The centurion, however, didn’t rely on his own power and authority when it came to his sick slave. He had faith. Or he trusted. So he could rely on the power of God made manifest in Jesus.
He trusted that Jesus could heal his slave simply by saying the word. Or to put it more precisely, the centurion believed in Jesus’ own peculiar authority, an authority that gave freely of itself for the sake of healing and new life. Jesus possessed a new kind of authority that sought not its own gain, but an authority that saved others.
In times of fear, may we give up our own desire for control, and trust deeply in that authority which goes all the way for our sake. May we trust. Who knows where such faith will lead us — or transform us?

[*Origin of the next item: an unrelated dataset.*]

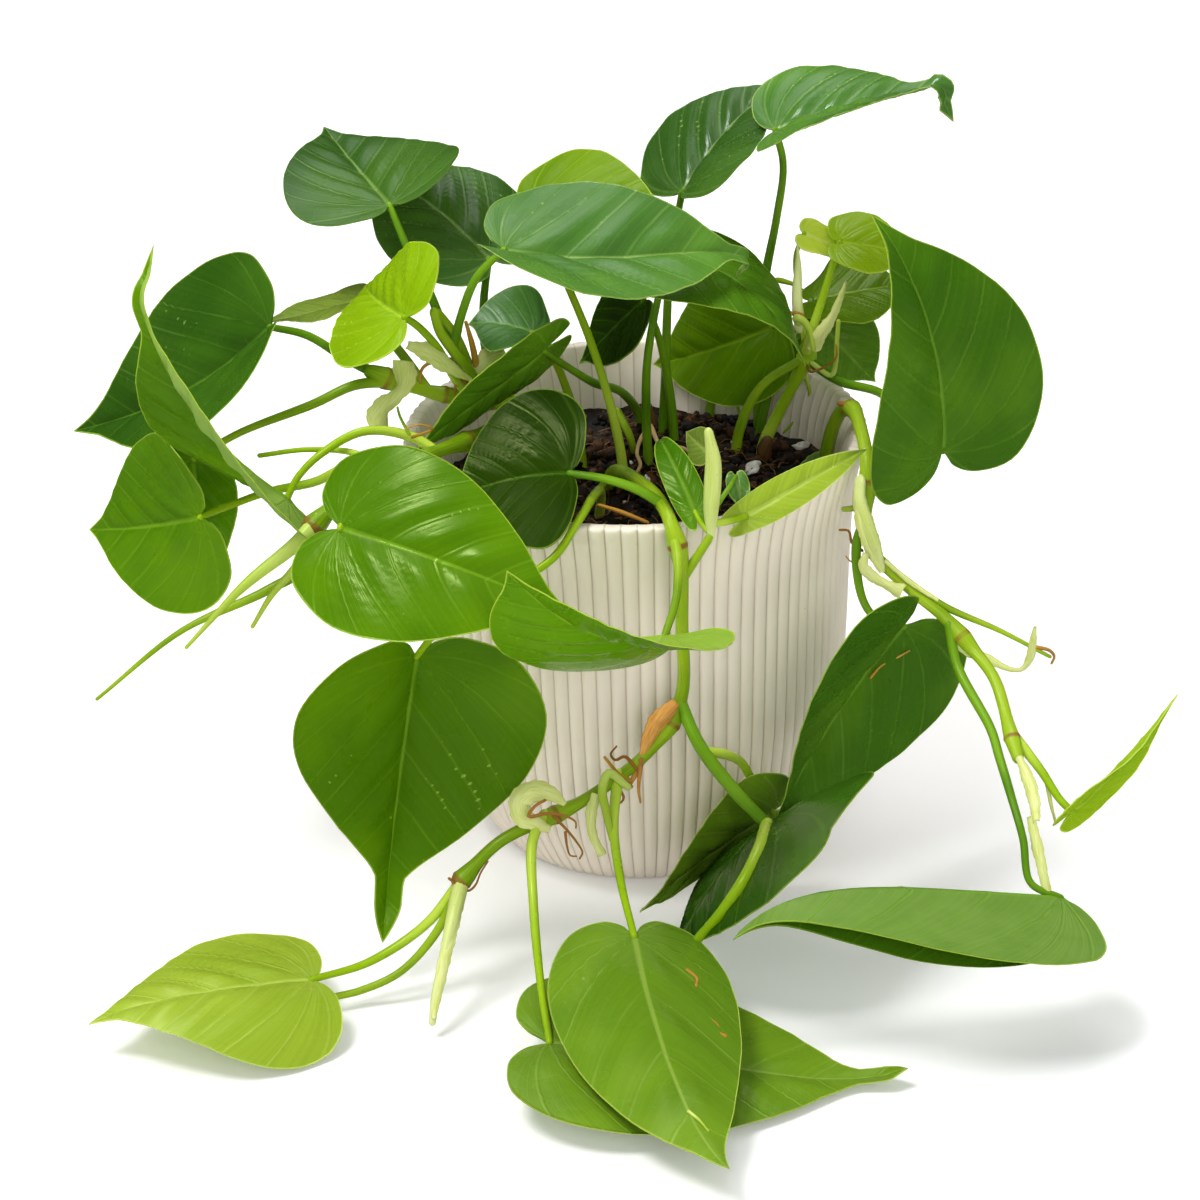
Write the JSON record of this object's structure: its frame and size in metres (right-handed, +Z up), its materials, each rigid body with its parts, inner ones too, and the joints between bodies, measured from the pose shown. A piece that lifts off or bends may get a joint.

And who knows where this trust led the centurion. Who knows how the life-giving authority of Jesus changed him. Maybe it led, not only to the healing of the slave, but also to the recognition of him as a brother.
Trust took the centurion out of all the ways his position and life determined him and held him captive. Trust thrust him into the flow of the stream of life. The centurion recognized the flow to be good even if where it would lead was unknown. His trust most certainly was not in a set of rigid beliefs, no arrogant dogmatism. In faith, he trusted and found himself open to a current, and swept away.
We don’t get faith by memorizing truths or rules. Rather we fall into faith by letting ourselves trust, almost like falling in love… and trusting as we fall, that we will be born up on grace.